GOAL: Without skipping anything, write out each record below exactly.
*** EXERCISE INPUT
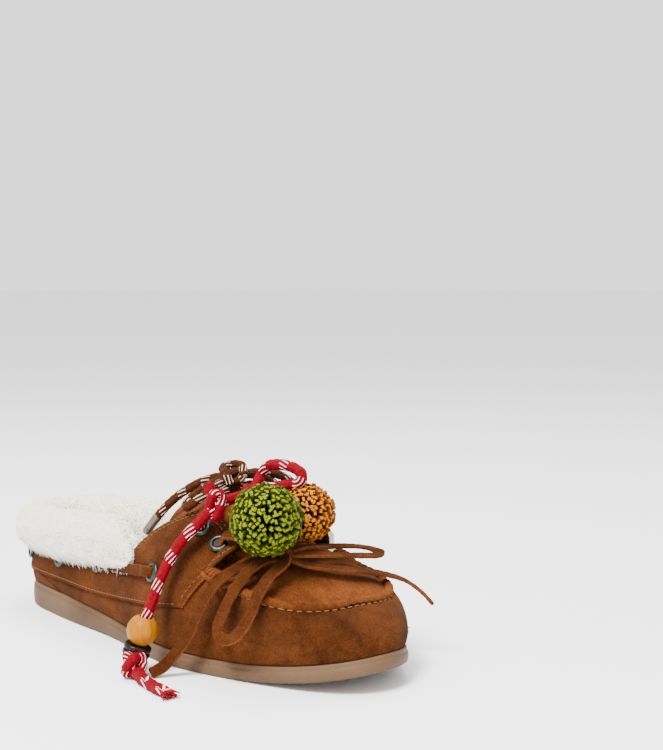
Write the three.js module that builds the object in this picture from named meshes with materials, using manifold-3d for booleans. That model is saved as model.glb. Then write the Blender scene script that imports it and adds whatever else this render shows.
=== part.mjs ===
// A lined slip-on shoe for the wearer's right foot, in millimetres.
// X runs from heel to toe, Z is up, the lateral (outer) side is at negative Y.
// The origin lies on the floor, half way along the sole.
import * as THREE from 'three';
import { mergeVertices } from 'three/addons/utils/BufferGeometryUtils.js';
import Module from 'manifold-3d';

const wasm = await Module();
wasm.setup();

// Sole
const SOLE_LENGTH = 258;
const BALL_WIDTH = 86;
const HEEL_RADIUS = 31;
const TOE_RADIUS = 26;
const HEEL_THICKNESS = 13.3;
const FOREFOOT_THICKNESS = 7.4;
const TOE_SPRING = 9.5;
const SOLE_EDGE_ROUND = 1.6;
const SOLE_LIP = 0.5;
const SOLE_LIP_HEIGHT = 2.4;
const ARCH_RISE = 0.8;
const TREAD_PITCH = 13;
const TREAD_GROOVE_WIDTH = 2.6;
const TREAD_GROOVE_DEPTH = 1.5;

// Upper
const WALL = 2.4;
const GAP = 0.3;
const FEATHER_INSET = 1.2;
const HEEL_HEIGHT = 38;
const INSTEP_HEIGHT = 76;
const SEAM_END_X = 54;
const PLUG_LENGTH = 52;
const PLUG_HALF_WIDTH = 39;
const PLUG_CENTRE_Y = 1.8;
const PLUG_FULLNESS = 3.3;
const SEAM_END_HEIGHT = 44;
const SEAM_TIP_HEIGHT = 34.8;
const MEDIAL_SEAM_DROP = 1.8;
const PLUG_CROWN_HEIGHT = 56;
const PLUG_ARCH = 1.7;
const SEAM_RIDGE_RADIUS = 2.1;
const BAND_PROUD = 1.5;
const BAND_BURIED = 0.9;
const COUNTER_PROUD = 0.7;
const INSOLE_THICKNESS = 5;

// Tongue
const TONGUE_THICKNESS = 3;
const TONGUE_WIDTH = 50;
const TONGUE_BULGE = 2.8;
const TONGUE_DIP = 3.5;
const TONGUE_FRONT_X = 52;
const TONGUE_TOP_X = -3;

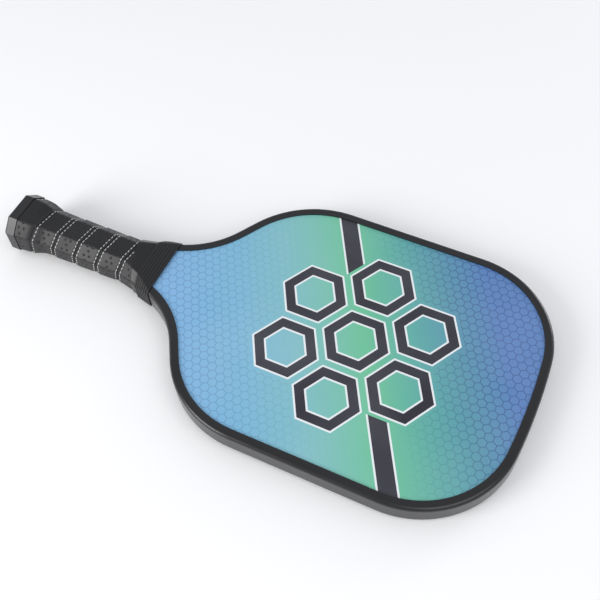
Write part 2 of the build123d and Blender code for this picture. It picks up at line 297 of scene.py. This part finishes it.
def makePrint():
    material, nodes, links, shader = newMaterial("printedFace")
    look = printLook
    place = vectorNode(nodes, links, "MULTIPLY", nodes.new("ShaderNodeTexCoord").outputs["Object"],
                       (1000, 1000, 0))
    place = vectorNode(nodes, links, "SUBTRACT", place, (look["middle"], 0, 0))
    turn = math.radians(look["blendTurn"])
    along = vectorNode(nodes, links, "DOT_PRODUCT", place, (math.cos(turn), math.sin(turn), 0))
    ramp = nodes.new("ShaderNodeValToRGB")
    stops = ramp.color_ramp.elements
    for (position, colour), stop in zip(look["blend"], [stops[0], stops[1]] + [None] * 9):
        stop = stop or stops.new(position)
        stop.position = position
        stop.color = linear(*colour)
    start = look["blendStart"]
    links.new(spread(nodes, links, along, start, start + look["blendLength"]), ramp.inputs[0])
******
CORRECT RESPONSE:
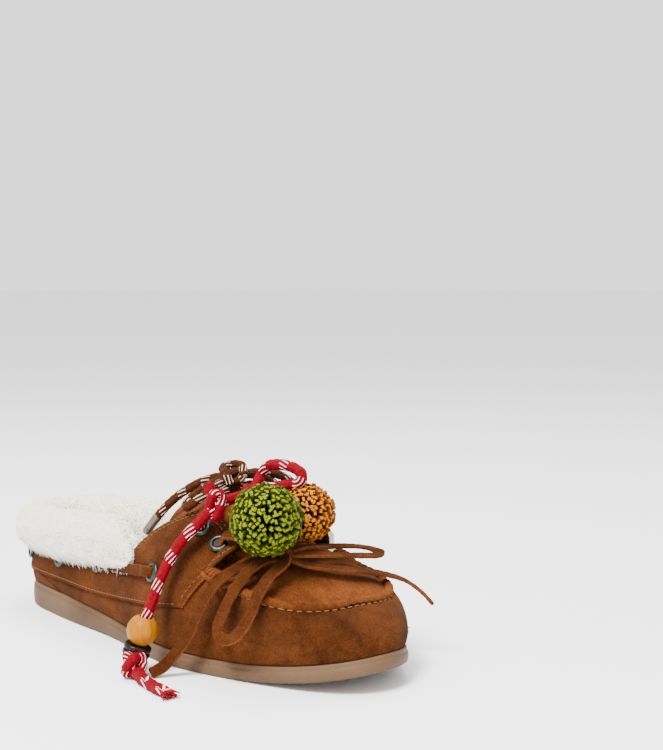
Write the three.js module that builds the object in this picture from named meshes with materials, using manifold-3d for booleans. That model is saved as model.glb. Then write the Blender scene script that imports it and adds whatever else this render shows.
=== part.mjs ===
// A lined slip-on shoe for the wearer's right foot, in millimetres.
// X runs from heel to toe, Z is up, the lateral (outer) side is at negative Y.
// The origin lies on the floor, half way along the sole.
import * as THREE from 'three';
import { mergeVertices } from 'three/addons/utils/BufferGeometryUtils.js';
import Module from 'manifold-3d';

const wasm = await Module();
wasm.setup();

// Sole
const SOLE_LENGTH = 258;
const BALL_WIDTH = 86;
const HEEL_RADIUS = 31;
const TOE_RADIUS = 26;
const HEEL_THICKNESS = 13.3;
const FOREFOOT_THICKNESS = 7.4;
const TOE_SPRING = 9.5;
const SOLE_EDGE_ROUND = 1.6;
const SOLE_LIP = 0.5;
const SOLE_LIP_HEIGHT = 2.4;
const ARCH_RISE = 0.8;
const TREAD_PITCH = 13;
const TREAD_GROOVE_WIDTH = 2.6;
const TREAD_GROOVE_DEPTH = 1.5;

// Upper
const WALL = 2.4;
const GAP = 0.3;
const FEATHER_INSET = 1.2;
const HEEL_HEIGHT = 38;
const INSTEP_HEIGHT = 76;
const SEAM_END_X = 54;
const PLUG_LENGTH = 52;
const PLUG_HALF_WIDTH = 39;
const PLUG_CENTRE_Y = 1.8;
const PLUG_FULLNESS = 3.3;
const SEAM_END_HEIGHT = 44;
const SEAM_TIP_HEIGHT = 34.8;
const MEDIAL_SEAM_DROP = 1.8;
const PLUG_CROWN_HEIGHT = 56;
const PLUG_ARCH = 1.7;
const SEAM_RIDGE_RADIUS = 2.1;
const BAND_PROUD = 1.5;
const BAND_BURIED = 0.9;
const COUNTER_PROUD = 0.7;
const INSOLE_THICKNESS = 5;

// Tongue
const TONGUE_THICKNESS = 3;
const TONGUE_WIDTH = 50;
const TONGUE_BULGE = 2.8;
const TONGUE_DIP = 3.5;
const TONGUE_FRONT_X = 52;
const TONGUE_TOP_X = -3;

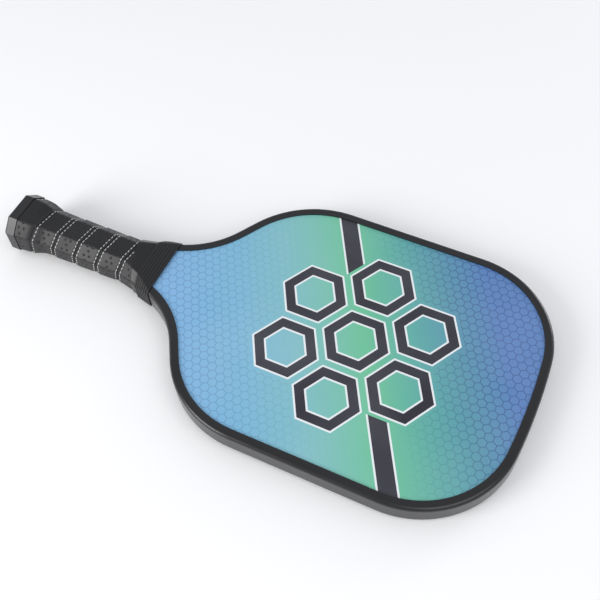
Write part 2 of the build123d and Blender code for this picture. It picks up at line 297 of scene.py. This part finishes it.
def makePrint():
    material, nodes, links, shader = newMaterial("printedFace")
    look = printLook
    place = vectorNode(nodes, links, "MULTIPLY", nodes.new("ShaderNodeTexCoord").outputs["Object"],
                       (1000, 1000, 0))
    place = vectorNode(nodes, links, "SUBTRACT", place, (look["middle"], 0, 0))
    turn = math.radians(look["blendTurn"])
    along = vectorNode(nodes, links, "DOT_PRODUCT", place, (math.cos(turn), math.sin(turn), 0))
    ramp = nodes.new("ShaderNodeValToRGB")
    stops = ramp.color_ramp.elements
    for (position, colour), stop in zip(look["blend"], [stops[0], stops[1]] + [None] * 9):
        stop = stop or stops.new(position)
        stop.position = position
        stop.color = linear(*colour)
    start = look["blendStart"]
    links.new(spread(nodes, links, along, start, start + look["blendLength"]), ramp.inputs[0])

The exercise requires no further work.